- What the exercise asks -
Pull out all lines from the listing below in which the word "bodies" appears.

- Data -
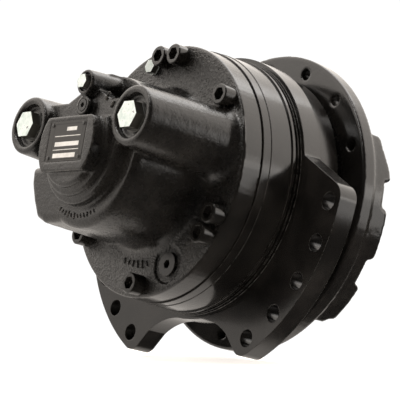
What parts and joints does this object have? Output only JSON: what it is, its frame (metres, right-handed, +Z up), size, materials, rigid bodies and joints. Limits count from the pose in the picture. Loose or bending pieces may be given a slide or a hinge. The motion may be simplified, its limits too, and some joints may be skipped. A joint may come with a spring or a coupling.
{
  "type": "hydraulic motor",
  "caption": "Radial piston hydraulic wheel motor with a lobed mounting flange, plugged ports and a castellated wheel hub.",
  "frame": {"origin": "centre of the mounting face, on the shaft axis", "axes": "+X along the shaft towards the wheel hub, +Z up through the drain port, the two lobes hang below to -Y and +Y"},
  "size_m": [0.291, 0.3874, 0.3297],
  "materials": {
    "black_cast": "satin black paint over rough casting",
    "black_machined": "gloss black paint over turned steel",
    "white_plug": "semi-gloss moulded plastic",
    "nameplate": "dark printed foil, satin",
    "zinc_steel": "plain machined steel, oiled",
    "hard_steel": "ground hardened steel",
    "cast_inner": "machined cast iron",
    "seal_rubber": "moulded nitrile rubber"
  },
  "bodies": {
    "housing": {"distribution_cover": "black_cast", "nameplate": "nameplate", "nameplate_rivets": "black_machined", "port_plug_a": "white_plug", "port_plug_b": "white_plug", "drain_plug": "white_plug", "case_port_plug": "white_plug", "gallery_plug": "black_machined", "flange_socket_plug": "black_machined", "cover_screws": "black_machined", "dowel_pins": "hard_steel", "cover_o_ring": "seal_rubber", "cam_ring": "black_machined", "support_o_ring": "seal_rubber", "distributor": "cast_inner", "distributor_seals": "seal_rubber", "distributor_springs": "hard_steel", "distributor_pin": "hard_steel", "bearing_support": "black_cast", "inner_bearing_cup": "hard_steel", "outer_bearing_cup": "hard_steel", "shaft_seal": "seal_rubber", "seal_circlip": "zinc_steel"},
    "rotor": {"output_shaft": "zinc_steel", "cylinder_block": "cast_inner", "block_circlip": "zinc_steel", "inner_bearing_cone": "hard_steel", "outer_bearing_cone": "hard_steel", "bearing_nut": "zinc_steel", "lock_washer": "zinc_steel", "wheel_hub": "black_cast", "hub_screws": "zinc_steel"},
    "inner_cage": {"inner_bearing_rollers": "hard_steel"},
    "outer_cage": {"outer_bearing_rollers": "hard_steel"},
    "piston_1": {"piston_1": "hard_steel"},
    "roller_1": {"roller_1": "hard_steel"},
    "piston_2": {"piston_2": "hard_steel"},
    "roller_2": {"roller_2": "hard_steel"},
    "piston_3": {"piston_3": "hard_steel"},
    "roller_3": {"roller_3": "hard_steel"},
    "piston_4": {"piston_4": "hard_steel"},
    "roller_4": {"roller_4": "hard_steel"},
    "piston_5": {"piston_5": "hard_steel"},
    "roller_5": {"roller_5": "hard_steel"},
    "piston_6": {"piston_6": "hard_steel"},
    "roller_6": {"roller_6": "hard_steel"},
    "piston_7": {"piston_7": "hard_steel"},
    "roller_7": {"roller_7": "hard_steel"},
    "piston_8": {"piston_8": "hard_steel"},
    "roller_8": {"roller_8": "hard_steel"}
  },
  "joints": [
    {"name": "output_spin", "type": "hinge", "parent": "housing", "child": "rotor", "pos_m": [0, 0, 0], "axis": [1, 0, 0], "continuous": true},
    {"name": "inner_cage_spin", "type": "hinge", "parent": "housing", "child": "inner_cage", "pos_m": [0.007, 0, 0], "axis": [1, 0, 0], "continuous": true},
    {"name": "outer_cage_spin", "type": "hinge", "parent": "housing", "child": "outer_cage", "pos_m": [0.033, 0, 0], "axis": [1, 0, 0], "continuous": true},
    {"name": "piston_stroke_1", "type": "slide", "parent": "rotor", "child": "piston_1", "axis": [0, -1, 0], "range_m": [0, 0.003]},
    {"name": "roller_spin_1", "type": "hinge", "parent": "piston_1", "child": "roller_1", "pos_m": [-0.0295, -0.078, 0], "axis": [1, 0, 0], "continuous": true},
    {"name": "piston_stroke_2", "type": "slide", "parent": "rotor", "child": "piston_2", "axis": [0, -0.7071, 0.7071], "range_m": [0, 0.003]},
    {"name": "roller_spin_2", "type": "hinge", "parent": "piston_2", "child": "roller_2", "pos_m": [-0.0295, -0.05515, 0.05515], "axis": [1, 0, 0], "continuous": true},
    {"name": "piston_stroke_3", "type": "slide", "parent": "rotor", "child": "piston_3", "axis": [0, 0, 1], "range_m": [0, 0.003]},
    {"name": "roller_spin_3", "type": "hinge", "parent": "piston_3", "child": "roller_3", "pos_m": [-0.0295, 0, 0.078], "axis": [1, 0, 0], "continuous": true},
    {"name": "piston_stroke_4", "type": "slide", "parent": "rotor", "child": "piston_4", "axis": [0, 0.7071, 0.7071], "range_m": [0, 0.003]},
    {"name": "roller_spin_4", "type": "hinge", "parent": "piston_4", "child": "roller_4", "pos_m": [-0.0295, 0.05515, 0.05515], "axis": [1, 0, 0], "continuous": true},
    {"name": "piston_stroke_5", "type": "slide", "parent": "rotor", "child": "piston_5", "axis": [0, 1, 0], "range_m": [0, 0.003]},
    {"name": "roller_spin_5", "type": "hinge", "parent": "piston_5", "child": "roller_5", "pos_m": [-0.0295, 0.078, 0], "axis": [1, 0, 0], "continuous": true},
    {"name": "piston_stroke_6", "type": "slide", "parent": "rotor", "child": "piston_6", "axis": [0, 0.7071, -0.7071], "range_m": [0, 0.003]},
    {"name": "roller_spin_6", "type": "hinge", "parent": "piston_6", "child": "roller_6", "pos_m": [-0.0295, 0.05515, -0.05515], "axis": [1, 0, 0], "continuous": true},
    {"name": "piston_stroke_7", "type": "slide", "parent": "rotor", "child": "piston_7", "axis": [0, 0, -1], "range_m": [0, 0.003]},
    {"name": "roller_spin_7", "type": "hinge", "parent": "piston_7", "child": "roller_7", "pos_m": [-0.0295, 0, -0.078], "axis": [1, 0, 0], "continuous": true},
    {"name": "piston_stroke_8", "type": "slide", "parent": "rotor", "child": "piston_8", "axis": [0, -0.7071, -0.7071], "range_m": [0, 0.003]},
    {"name": "roller_spin_8", "type": "hinge", "parent": "piston_8", "child": "roller_8", "pos_m": [-0.0295, -0.05515, -0.05515], "axis": [1, 0, 0], "continuous": true}
  ],
  "couplings": [
    {"joint": "inner_cage_spin", "follows": "output_spin", "ratio": 0.4538},
    {"joint": "outer_cage_spin", "follows": "output_spin", "ratio": 0.4583},
    {"joint": "roller_spin_1", "follows": "output_spin", "ratio": -7.7917},
    {"joint": "piston_stroke_2", "follows": "piston_stroke_1", "ratio": 1},
    {"joint": "roller_spin_2", "follows": "output_spin", "ratio": -7.7917},
    {"joint": "piston_stroke_3", "follows": "piston_stroke_1", "ratio": 1},
    {"joint": "roller_spin_3", "follows": "output_spin", "ratio": -7.7917},
    {"joint": "piston_stroke_4", "follows": "piston_stroke_1", "ratio": 1},
    {"joint": "roller_spin_4", "follows": "output_spin", "ratio": -7.7917},
    {"joint": "piston_stroke_5", "follows": "piston_stroke_1", "ratio": 1},
    {"joint": "roller_spin_5", "follows": "output_spin", "ratio": -7.7917},
    {"joint": "piston_stroke_6", "follows": "piston_stroke_1", "ratio": 1},
    {"joint": "roller_spin_6", "follows": "output_spin", "ratio": -7.7917},
    {"joint": "piston_stroke_7", "follows": "piston_stroke_1", "ratio": 1},
    {"joint": "roller_spin_7", "follows": "output_spin", "ratio": -7.7917},
    {"joint": "piston_stroke_8", "follows": "piston_stroke_1", "ratio": 1},
    {"joint": "roller_spin_8", "follows": "output_spin", "ratio": -7.7917}
  ]
}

- Response to this exercise -
What parts and joints does this object have? Output only JSON: what it is, its frame (metres, right-handed, +Z up), size, materials, rigid bodies and joints. Limits count from the pose in the picture. Loose or bending pieces may be given a slide or a hinge. The motion may be simplified, its limits too, and some joints may be skipped. A joint may come with a spring or a coupling.
  "bodies": {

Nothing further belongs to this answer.